カルラの歌

という映画を見ました。涙が出てくるようなものとは違った、見る人の心を爽やかにしてくれる、そんな種類の感動を与えてくれる映画でした。


主人公はイギリス在住のバスのうんちゃん。ある日無賃乗車の女の人を助けるところから物語が始まります。


その人はニカラグアの人なんで、うんちゃんは一緒にニカラグアに行ってしまうわけですが、内戦中なもんでいろいろあるわけです。


詰まるところ、この映画は「戦争って嫌なもんだ」ということで話は終わるわけですが、戦争を題材にした他の映画と違うのは、後味がいいってことなんです。


戦争映画やホラー映画っていうのは、ある意味「見てる人を気持ち悪くしたら勝ち」みたいなものがあって、実際戦争映画の場合はそういう印象を与えることで、見ている人に対して「無条件に戦争は悪い」という気持ちを起こさせることができるます。

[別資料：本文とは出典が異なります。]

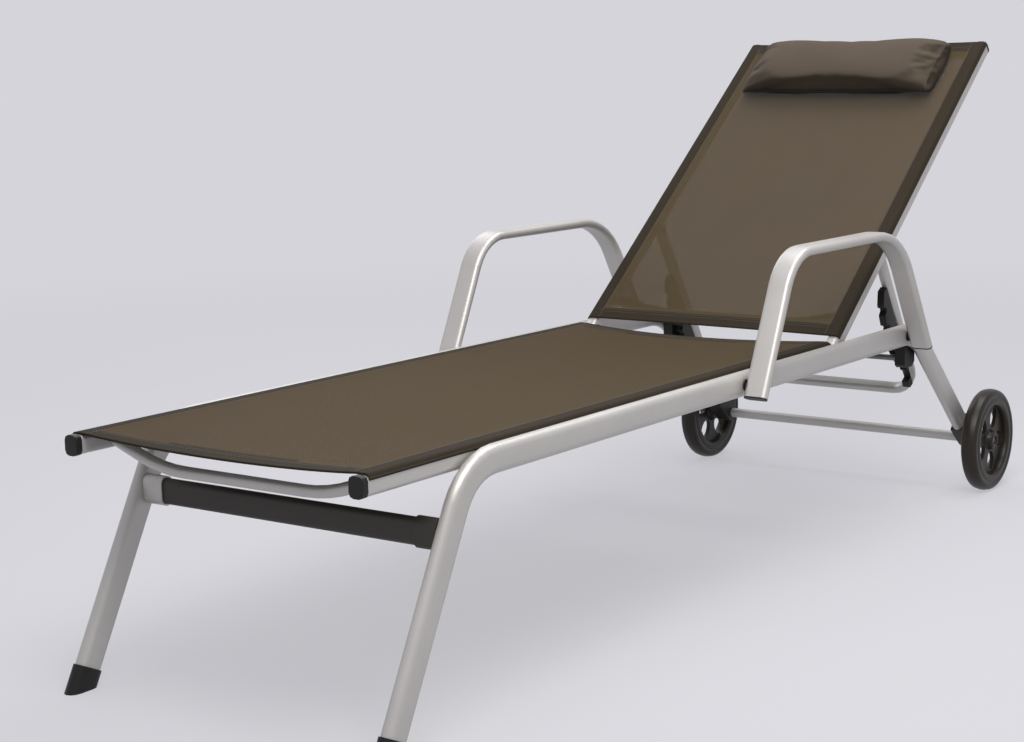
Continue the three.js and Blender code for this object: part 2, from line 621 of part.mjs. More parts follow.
// The front of the rack follows the rod's path, with a notch at every resting position.
const RACK_START = 90;
const RACK_BACK = STAY_DEPTH / 2 + GAP;
const NOTCHES = [88, 122, 156, 190, 224, 257];
const NOTCH_DEPTH = 8;
function rackOutline() {
  const path = [];
  for (let turn = RECLINE_DOWN; turn <= RECLINE_UP + 3; turn += 0.5) {
    path.push(rodSeenFromStay(turn));
  }
  const front = (along) => {
    const i = path.findIndex(([d]) => d >= along);
    const [d0, e0] = path[Math.max(i - 1, 0)];
    const [d1, e1] = path[i < 0 ? path.length - 1 : i];
    const t = d1 > d0 ? (along - d0) / (d1 - d0) : 0;
    return e0 + (e1 - e0) * t - ROD_RADIUS - 1.2;
  };
  const points = [[RACK_START, RACK_BACK]];
  points.push([RACK_START, front(RACK_START) - 6]);
  for (const notch of NOTCHES.slice(1)) {
    points.push([notch - 14, front(notch - 14)]);
    points.push([notch - 7, front(notch - 7)]);
    points.push([notch - 5, Math.max(front(notch) - NOTCH_DEPTH, RACK_BACK + 1.5)]);
    points.push([notch + 3, Math.max(front(notch) - NOTCH_DEPTH, RACK_BACK + 1.5)]);
    points.push([notch + 7, front(notch + 7)]);
  }
  points.push([275, RACK_BACK + 2], [287, RACK_BACK + 2]);
  points.push([288, 27], [300, 27], [303, 24], [303, RACK_BACK]);
  return points;
}
for (const [side, s] of sides) {
  const rack = plateX(rackOutline().map(([d, e]) => [d, -e]).reverse(), -6.5, 6.5);
  addPiece(stay, `stay_rack_${side}`, rack.translate(s * STAY_X, 0, 0), blackPlastic);
}

export default part;
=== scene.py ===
"""Reclining sun lounger: cloth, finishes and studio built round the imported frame.

Metres. X runs across the lounger, Y from the foot end to the head end, Z up.
"""

import json
import logging
import math
from dataclasses import dataclass, field
from enum import Enum
from typing import Iterable, Sequence

import bmesh
import bpy
import numpy as np
from mathutils import Matrix, Vector


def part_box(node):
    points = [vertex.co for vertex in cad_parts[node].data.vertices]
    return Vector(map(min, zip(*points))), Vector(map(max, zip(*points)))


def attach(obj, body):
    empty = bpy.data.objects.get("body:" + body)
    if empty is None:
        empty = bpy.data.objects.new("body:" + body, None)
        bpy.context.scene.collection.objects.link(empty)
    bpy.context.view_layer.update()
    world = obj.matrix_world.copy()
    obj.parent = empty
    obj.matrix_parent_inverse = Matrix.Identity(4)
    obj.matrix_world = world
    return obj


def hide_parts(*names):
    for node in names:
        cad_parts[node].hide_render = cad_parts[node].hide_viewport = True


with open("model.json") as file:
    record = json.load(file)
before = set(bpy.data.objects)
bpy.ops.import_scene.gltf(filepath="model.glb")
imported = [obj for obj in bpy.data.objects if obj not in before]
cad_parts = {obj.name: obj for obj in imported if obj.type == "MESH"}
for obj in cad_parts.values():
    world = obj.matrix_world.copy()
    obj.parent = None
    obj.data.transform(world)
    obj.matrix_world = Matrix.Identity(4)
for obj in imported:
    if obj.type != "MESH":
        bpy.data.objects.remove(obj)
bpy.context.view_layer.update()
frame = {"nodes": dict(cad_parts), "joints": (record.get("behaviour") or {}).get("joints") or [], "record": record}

Colour = tuple[float, float, float]
Outline = list[tuple[float, float]]
LOG = logging.getLogger("lounger")

MERGE_DISTANCE = 1e-6
SHARP_EDGE = math.radians(35.0)


class Side(Enum):
    """The two sides of the lounger, seen from its foot end."""

    LEFT = "left"
    RIGHT = "right"

    @property
    def sign(self) -> int:
        """-1 on the left, 1 on the right."""
        return -1 if self is Side.LEFT else 1


# ---------------------------------------------------------------- shaders


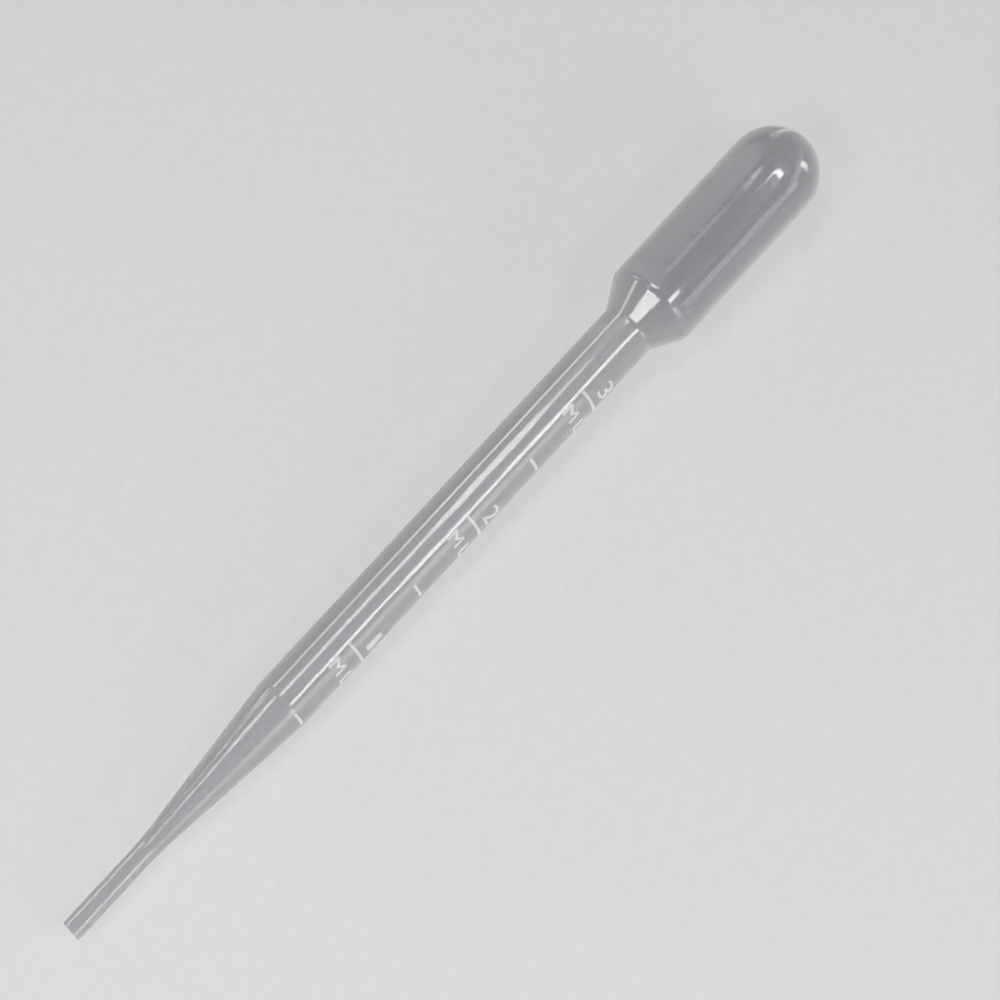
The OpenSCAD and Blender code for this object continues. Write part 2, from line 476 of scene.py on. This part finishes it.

この映画も確かに襲撃シーンなんかは気分が悪くなるのですが、他の映画と違うのは特別な映像効果を使わないこと。そのおかげで後味がいい。


よく人が撃たれるシーンとかでスローになったり、暗示的なシーンを埋め込んだりして恐怖感を煽ったりしますが、そういう特別なものはなく、むしろ丁寧に、ありのままに主人公たちを追いかけている。


それがかえって「リアル」な印象を与えてくれ、ナチュラルに作品に引き込んでくれた要因だと思います。


つい長々と書いてしまいましたね。


最後にこれだけは書いておきたいのですが、この映画の中で特に多く描かれていたのは、混乱の中でも明るく、思いやりを持って生きていこうとする人たちです。


この人たちをみて温かい心になったのはもちろんのこと、改めて「生活の豊かさ」と「心の豊かさ」について考えさせられました。


そして私は「心の豊かさ」について追求したいから、高齢者介護という道を選ぼうとしているのだな、と思い至りました。


とても示唆に富み、また爽やかな感動を与えてくれる映画だと思いますので、みなさんもぜひご覧になってください。お薦めです。